Page:Revue des Deux Mondes - 1919 - tome 54.djvu/225

La bibliothèque libre.
Le texte de cette page a été corrigé et est conforme au fac-similé.

Eh bien ! on est convenu de désigner par la lettre N qu’on appelle la Constante d’Avogadro, le nombre total et réel des molécules qui se trouvent dans une molécule-gramme d’un corps quelconque.

Il ne restait plus, — et c’était la chose évidemment la plus difficile, qu’à déterminer ce nombre N, c’est-à-dire à dénombrer le nombre réel des molécules qui se trouvent dans un poids donné d’un corps. Ce dénombrement a été réalisé par des méthodes variées et dont il me reste à parler maintenant, et qui sont parmi les plus beaux triomphes de la science moderne.
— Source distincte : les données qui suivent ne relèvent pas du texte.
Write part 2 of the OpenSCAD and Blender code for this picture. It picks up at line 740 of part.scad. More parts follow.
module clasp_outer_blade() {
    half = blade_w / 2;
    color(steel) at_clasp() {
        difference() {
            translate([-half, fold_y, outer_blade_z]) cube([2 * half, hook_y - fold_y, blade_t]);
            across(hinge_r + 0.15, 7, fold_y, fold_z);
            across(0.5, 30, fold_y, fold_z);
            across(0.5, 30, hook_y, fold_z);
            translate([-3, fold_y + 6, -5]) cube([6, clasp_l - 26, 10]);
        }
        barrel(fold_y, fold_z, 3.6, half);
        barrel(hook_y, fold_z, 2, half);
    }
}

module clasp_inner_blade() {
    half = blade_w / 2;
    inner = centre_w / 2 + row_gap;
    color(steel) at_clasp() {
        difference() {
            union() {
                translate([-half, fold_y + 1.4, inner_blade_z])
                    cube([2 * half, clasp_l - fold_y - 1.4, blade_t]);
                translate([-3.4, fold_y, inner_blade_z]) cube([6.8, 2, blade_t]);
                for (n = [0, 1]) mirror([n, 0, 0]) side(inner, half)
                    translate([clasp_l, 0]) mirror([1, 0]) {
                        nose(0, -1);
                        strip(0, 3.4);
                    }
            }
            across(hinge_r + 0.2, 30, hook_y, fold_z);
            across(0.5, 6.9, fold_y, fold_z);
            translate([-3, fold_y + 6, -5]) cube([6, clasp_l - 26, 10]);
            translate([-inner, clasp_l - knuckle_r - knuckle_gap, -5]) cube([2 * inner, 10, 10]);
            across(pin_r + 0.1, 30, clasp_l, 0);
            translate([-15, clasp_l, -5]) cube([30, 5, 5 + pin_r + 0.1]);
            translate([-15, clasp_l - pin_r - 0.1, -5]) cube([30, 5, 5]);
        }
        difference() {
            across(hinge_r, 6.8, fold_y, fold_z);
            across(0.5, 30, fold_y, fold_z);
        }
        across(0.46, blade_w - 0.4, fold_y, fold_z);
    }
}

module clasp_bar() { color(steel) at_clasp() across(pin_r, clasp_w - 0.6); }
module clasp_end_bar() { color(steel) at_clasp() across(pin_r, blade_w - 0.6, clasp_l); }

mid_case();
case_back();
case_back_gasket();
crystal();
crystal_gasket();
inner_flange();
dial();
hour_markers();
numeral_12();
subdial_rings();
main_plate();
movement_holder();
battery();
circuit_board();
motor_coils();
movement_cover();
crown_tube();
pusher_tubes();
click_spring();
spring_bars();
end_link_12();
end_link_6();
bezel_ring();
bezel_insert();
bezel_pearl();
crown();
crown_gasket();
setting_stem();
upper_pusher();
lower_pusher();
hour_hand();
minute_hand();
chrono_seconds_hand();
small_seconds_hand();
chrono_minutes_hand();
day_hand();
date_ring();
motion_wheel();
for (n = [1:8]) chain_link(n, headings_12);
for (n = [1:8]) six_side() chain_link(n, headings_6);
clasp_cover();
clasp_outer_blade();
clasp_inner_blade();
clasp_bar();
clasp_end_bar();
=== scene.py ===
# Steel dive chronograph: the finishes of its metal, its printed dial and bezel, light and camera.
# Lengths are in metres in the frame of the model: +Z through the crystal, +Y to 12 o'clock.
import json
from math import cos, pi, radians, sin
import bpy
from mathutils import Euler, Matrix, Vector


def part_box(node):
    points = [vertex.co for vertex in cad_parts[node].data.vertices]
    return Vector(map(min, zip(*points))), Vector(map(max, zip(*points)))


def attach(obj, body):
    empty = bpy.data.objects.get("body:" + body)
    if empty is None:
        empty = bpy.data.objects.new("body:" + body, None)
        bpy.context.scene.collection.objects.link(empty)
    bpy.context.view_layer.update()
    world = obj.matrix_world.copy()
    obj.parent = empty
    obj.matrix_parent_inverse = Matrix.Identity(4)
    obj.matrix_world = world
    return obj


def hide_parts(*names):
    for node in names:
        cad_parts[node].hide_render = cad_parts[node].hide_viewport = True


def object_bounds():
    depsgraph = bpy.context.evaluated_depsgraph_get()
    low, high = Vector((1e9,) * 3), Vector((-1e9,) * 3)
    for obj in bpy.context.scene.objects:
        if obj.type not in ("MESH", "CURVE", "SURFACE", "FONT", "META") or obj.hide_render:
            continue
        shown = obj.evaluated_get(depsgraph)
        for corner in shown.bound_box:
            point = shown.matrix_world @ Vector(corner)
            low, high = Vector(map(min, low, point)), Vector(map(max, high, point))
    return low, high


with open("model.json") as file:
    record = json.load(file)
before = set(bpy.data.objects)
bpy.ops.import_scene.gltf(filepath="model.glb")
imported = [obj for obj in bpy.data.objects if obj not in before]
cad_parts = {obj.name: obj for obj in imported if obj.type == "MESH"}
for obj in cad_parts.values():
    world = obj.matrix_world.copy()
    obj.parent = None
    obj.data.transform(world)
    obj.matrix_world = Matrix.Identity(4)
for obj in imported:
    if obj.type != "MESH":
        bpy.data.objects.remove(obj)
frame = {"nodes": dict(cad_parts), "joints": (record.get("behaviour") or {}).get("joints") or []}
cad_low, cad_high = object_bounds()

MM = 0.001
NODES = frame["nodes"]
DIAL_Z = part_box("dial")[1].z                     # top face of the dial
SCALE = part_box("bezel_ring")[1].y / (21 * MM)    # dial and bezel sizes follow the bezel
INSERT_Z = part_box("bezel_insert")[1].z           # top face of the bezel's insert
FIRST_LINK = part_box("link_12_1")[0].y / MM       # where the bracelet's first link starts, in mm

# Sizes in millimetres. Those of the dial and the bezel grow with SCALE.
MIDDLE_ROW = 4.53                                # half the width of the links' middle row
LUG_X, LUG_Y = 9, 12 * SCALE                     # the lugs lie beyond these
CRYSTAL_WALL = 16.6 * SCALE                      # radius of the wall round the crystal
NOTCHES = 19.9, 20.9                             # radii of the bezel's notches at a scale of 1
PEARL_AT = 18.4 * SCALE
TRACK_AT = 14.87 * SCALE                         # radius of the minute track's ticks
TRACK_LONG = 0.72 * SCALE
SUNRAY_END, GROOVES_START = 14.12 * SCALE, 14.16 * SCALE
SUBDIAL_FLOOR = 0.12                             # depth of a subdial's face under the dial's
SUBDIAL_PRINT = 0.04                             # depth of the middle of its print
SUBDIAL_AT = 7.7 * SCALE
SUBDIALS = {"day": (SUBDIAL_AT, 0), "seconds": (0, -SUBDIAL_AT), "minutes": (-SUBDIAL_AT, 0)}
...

On le comprendra mieux tout à l’heure lorsqu’on verra la grandeur incroyable de ce nombre, c’est-à-dire l’infinie petitesse du poids de chaque molécule, qui dépassent toute imagination : en ce domaine, le vrai n’est généralement pas vraisemblable.
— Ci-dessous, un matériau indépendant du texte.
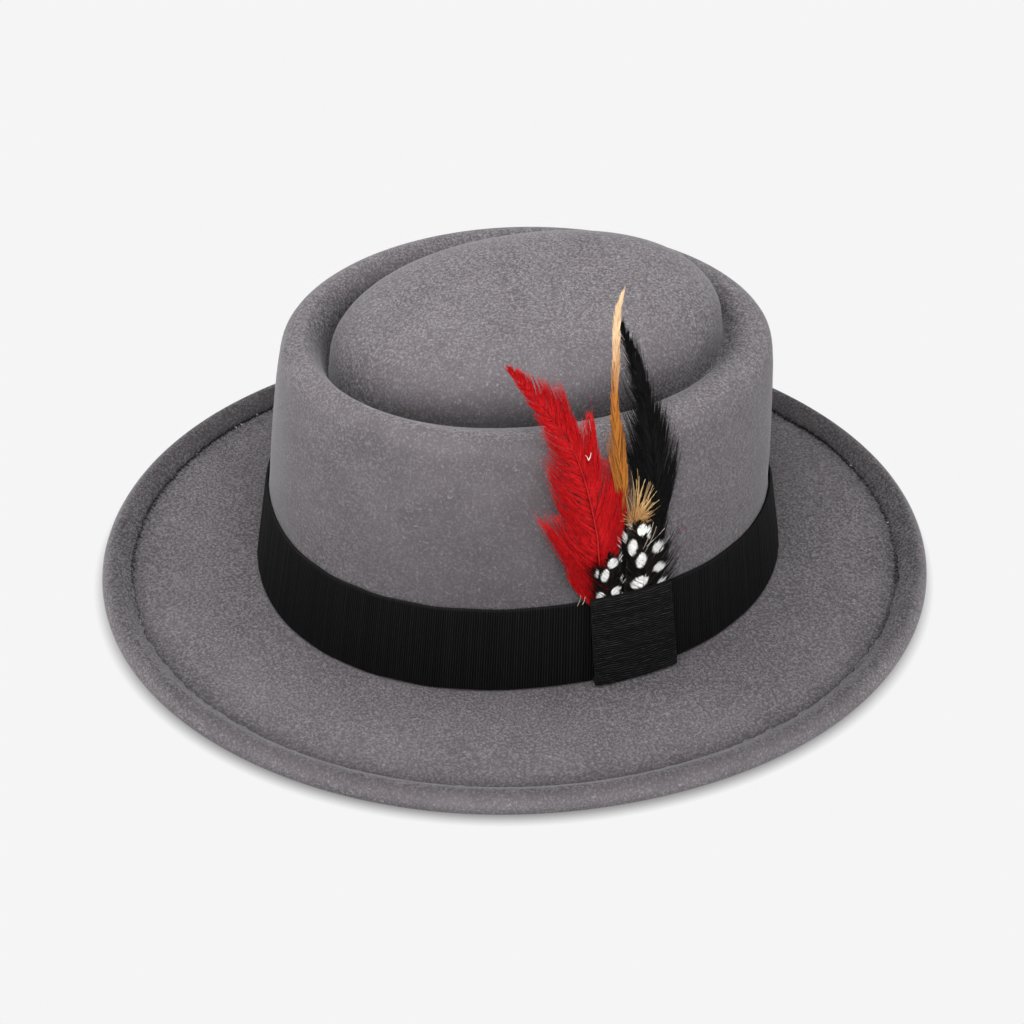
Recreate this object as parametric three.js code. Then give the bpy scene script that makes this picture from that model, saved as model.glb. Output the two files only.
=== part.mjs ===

Pour fixer tout de suite les idées, je veux dire, sans attendre davantage, que les méthodes les plus variées ont montré que ce nombre esta peu près égal à 65  x  1022 (ainsi qu’il est d’usage d’écrire entre mathématiciens), c’est-à-dire qu’il est exprimé par le nombre 65 suivi de 22 zéros. Ou bien, pour parler arithmétiquement, dans une molécule gramme d’un corps quelconque, c’est-à-dire dans 2 grammes d’hydrogène, 32 grammes d’oxygène, 18 grammes d’eau, il y a un nombre réel de molécules séparées et indépendantes égal à 650 000 milliards de milliards.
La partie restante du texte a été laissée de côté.